In an interview for the Orlando Sentinel, Picoult said: “I don’t write women’s fiction. What that means is I have lady parts. There is absolutely nothing gendered in my writing. Some books I think of as more male-centric than female-centric. Honestly, when most people talk about women’s fiction, they’re usually talking about a light-and-fluffy beach read. If anyone is describing my books as light and fluffy, you have serious issues.”

Interviewed on Popsugar.com, Taylor Jenkins Reid (The Seven Husbands of Evelyn Hugo) also expresses her dislike of the women's fiction category.

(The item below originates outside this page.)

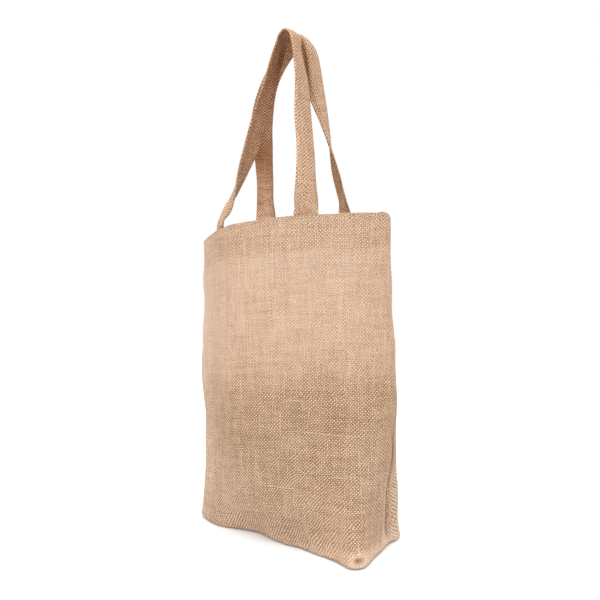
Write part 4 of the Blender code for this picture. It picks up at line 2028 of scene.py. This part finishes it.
@dataclass
class Studio:
    """The floor, the light and the camera."""

    floor_size: float = 3.2
    floor_drop: float = 0.0004
    floor_paint: Paint = Paint("floor_paint", (0.80, 0.80, 0.80))
    sky: Colour = (1.0, 1.0, 1.0)
    sky_strength: float = 1.0
    aim: Point = (0.0, 0.0, 0.25)
    lights: Tuple[SoftLight, ...] = (
        SoftLight("top light", (0.10, 0.10, 2.60), 1.4, 52.0),
        SoftLight("key", (0.10, -2.2, 1.9), 1.8, 30.0),
        SoftLight("right fill", (2.4, 0.5, 1.2), 1.6, 9.0),
    )
    camera_place: Point = (0.5066, -0.6753, 0.350)
    camera_turn: Point = (87.0, 0.0, 36.0)
    lens: float = 37.2

    def build(self) -> None:
        """Set the stage."""
        self.add_floor()
        self.add_world()
        for light in self.lights:
            light.hang(self.aim)
        self.add_camera()
        bpy.context.scene.view_settings.view_transform = "Standard"

    def add_floor(self) -> None:
        """Lay a plain pale floor, a little below the bag's base."""
        half = self.floor_size / 2
        mesh = bpy.data.meshes.new("floor")
        corners = [(-half, -half, 0.0), (half, -half, 0.0), (half, half, 0.0), (-half, half, 0.0)]
        mesh.from_pydata(corners, [], [(0, 1, 2, 3)])
        mesh.materials.append(self.floor_paint.make())
        floor = linked("floor", mesh)
        floor.location.z = -self.floor_drop

    def add_world(self) -> None:
        """Surround the stage with even white light."""
        world = bpy.data.worlds.new("studio")
        world.use_nodes = True
        back = world.node_tree.nodes["Background"]
        back.inputs["Color"].default_value = (*self.sky, 1.0)
        back.inputs["Strength"].default_value = self.sky_strength
        bpy.context.scene.world = world

    def add_camera(self) -> None:
        """Stand the camera where it sees the front panel and the right side."""
        data = bpy.data.cameras.new("camera")
        data.lens = self.lens
        camera = linked("camera", data)
        camera.location = self.camera_place
        camera.rotation_euler = [math.radians(turn) for turn in self.camera_turn]
        bpy.context.scene.camera = camera


@dataclass(frozen=True)
class ToteBag:
    """The whole bag: its cloth and its two handles."""

    wall: Wall
    cloth_finish: JuteCloth = JuteCloth("jute_cloth")
    strap_finish: JuteCloth = JuteCloth(
        "jute_strap", pitch=0.0023, tint=(0.98, 0.93, 0.88), painted_inner_shade=(1.00, 0.82, 0.70),
        inner_contrast=1.6, weft_top_painted_light=0.28, lean=0.36, lean_way=-1.0, grit=1.9)
    fibre_finish: Paint = Paint("jute_fibre", (0.66, 0.49, 0.35))
    cloth_fuzz: float = 3000.0
    strap_fuzz: float = 7000.0
    strap_fibre: float = 0.005

    def build(self) -> List[bpy.types.Object]:
        """Build and dress every piece.

        Returns:
            The pieces.
        """
        jute = self.cloth_finish.make()
        strap_jute = self.strap_finish.make()
        fibre = self.fibre_finish.make()
        return self.add_cloth(jute, fibre) + self.add_handles(strap_jute, fibre)

    def add_cloth(self, jute: bpy.types.Material, fibre: bpy.types.Material) -> List[bpy.types.Object]:
        """Build the bag's cloth with all that is sewn to it or stands on it.

        Args:
            jute: the cloth's finish.
            fibre: the loose fibres' finish.

        Returns:
            The cloth and its details.
        """
        cloth = BagCloth(self.wall).build()
        self.dress(cloth, "bag_body", jute)
        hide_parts("bag_body")
        details = Sewing(self.wall).build()
        details.append(Fuzz("bag_fuzz", density=self.cloth_fuzz).build(cloth, fibre))
        for detail in details:
            self.dress(detail, "bag_body")
        for piece in (SeamAllowance("right_seam_allowance", self.wall, 0.0).build(),
                      SeamAllowance("left_seam_allowance", self.wall, PANEL).build(),
                      Slubs(self.wall).build()):
            self.dress(piece, "bag_body", jute)
            details.append(piece)
        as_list(details)
        return [cloth, *details]

    def add_handles(self, jute: bpy.types.Material, fibre: bpy.types.Material) -> List[bpy.types.Object]:
        """Build both handles.

        Args:
            jute: the straps' finish.
            fibre: the loose fibres' finish.

        Returns:
            The straps and their fibres.
        """
        pieces = []
        for handle in (
                Strap("front_strap", "front_handle", self.wall, FRONT_HANDLE, FRONT_FEET,
                      FRONT_CURLS, FRONT_PAINTED_LIGHT),
                Strap("back_strap", "back_handle", self.wall, BACK_HANDLE, BACK_FEET,
                      BACK_CURLS, BACK_PAINTED_LIGHT)):
            strap = handle.build()
            self.dress(strap, handle.node, jute)
            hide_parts(handle.node)
            fuzz = Fuzz(handle.name + "_fuzz", density=self.strap_fuzz, longest=self.strap_fibre)
            hairs = fuzz.build(strap, fibre)
            self.dress(hairs, handle.node)
            pieces += strap, hairs
        return pieces

    def dress(self, piece: bpy.types.Object, slot: str,
              material: Optional[bpy.types.Material] = None) -> None:
        """Give a piece its finish and fix it to the bag.

        Args:
            piece: the piece.
            slot: the solid whose place it takes; it is not used.
            material: its finish, where it hasn't one yet.
        """
        if material is not None:
            piece.data.materials.append(material)
        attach(piece, "root")


def main() -> None:
    """Load the solids, build the looks and report each piece."""
    logging.basicConfig(level=logging.INFO, format="%(name)s: %(message)s")
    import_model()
    pieces = ToteBag(Wall()).build()
    Studio().build()
    for piece in pieces:
        LOG.info("%s: %d faces", piece.name, len(piece.data.polygons))


if __name__ == "__main__":
    main()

She said, "Anytime I meet someone and they ask me what I do and I say, "I'm an author," and they say, "Oh, what kind of books do you write?" I say, "I write fiction." And they say, "Well, what does that mean?" What I choose to answer is, "I write book club books. I write books that you would read in a book club." What I mean by that is I write commercial fiction that is hopefully accessible to anybody that wants to read it, but they can be thought-provoking and give you something to talk about. But that's a very long answer to a small question, and the short answer is I write women's fiction, and the reason why it's called women's fiction is because we want to make sure, in no uncertain terms, men know "don't read this," which is just absurd.

"We have a society in which woman have learned to read about men and to find interesting things about the inner lives of men, and we have not done that same service for men. We have told men that women in their lives are not interesting to them, that the stakes of domestic fiction is not relevant to them — all of these things are completely untrue. Books about love and family are just as important and can be just as skillfully and beautifully written as books about war. I don't know why, so often, we put such a larger value on the story areas that men are interested in than what women are interested in. I also just don't buy the conceit. I think we just haven't allowed for men to admit when they're interested in these things, to open themselves up to be interested in these things. We've said, time and time again, to men, "What goes on in a woman's mind is not relevant to you." And that's just crazy. What goes on in every man's mind is relevant to me. We exist in the world together. I'm married to a man. The world is full of men. We should be doing that same thing for men. I think we're fixing it slowly. Big Little Lies was such a great example of a story, exclusively about women and about issues that directly affect women, that men watched. They cared. We're at the beginning of it."

(You can read the full interview here).

What do you think of the Women's Fiction book category? Are you happy with it the way I am, or do you agree that we're excluding men by using it? And if we are, is that right? Do, in fact, women's fiction books have something to offer men too?

I'd love to hear your thoughts in the comments!

All for now.

Margaret 

6 thoughts on “Jodi Picoult on Women’s Fiction as a Book Category

  1. i think it's a problematic, potentially limiting term. it can work out marketing-wise because women buy more books. one of my favorite sue miller quotes describes women's fiction as writing about “families and marriages, infidelity and divorce — what we call ‘literary fiction’ when men write about those things.”

    i think it is condescending and perpetuates the idea that men should never be asked to consider relating to women as a main character while women and girls are asked to do that from the first book they 're assigned in school.

    i find people think women's fiction and romance are the same genre. they're not. i use 'commercial', 'book club', and 'literary' as terms to clarify.

    Reply
    1. Margaret K Johnson

      Post author

      Thanks for commenting, Katie. Yes, I agree, I like commercial fiction, and women's fiction and romance are definitely not the same genre.

      Reply
  2. It's such an interesting question Margaret - I have sometimes found myself reading a book by a woman and thinking that if it was by a man it wouldn't be described as women's fiction and wondering if that is fair. A lot of books I've read don't fall neatly into a genre so I suppose it's easy to categorise them as women's fiction if written by a woman. I wouldn't be offended if someone described my own books as women's fiction but I don't know how much that would tell them about the book.

    Reply
    1. Margaret K Johnson

      Post author

      Thanks for your thoughts, Katie. It is tricky, isn't it? I don't read many books by men because they don't draw me. I should probably give them more of a chance in order to see whether they are dealing with very similar subjects and themes.

      Reply
  3. For years, I claimed to like reading women's fiction, but would have been shocked if anyone interpreted that as chick lit, or romance.
    Becoming a writer raised my awareness to the problems associated with the name. I have no idea when or where it originated, but suspect that, as Katie said, it was an American marketing tool, which is fine, but exclusive.
    Words are powerful, and we need to think carefully about which ones we use. I don't like the word, commercial as a genre. Literally, that would mean the book was about commerce. Book club is okay, but a bit vague, and literary would scare some people off. My preference is to use mainstream fiction. Stories about people, animals, life.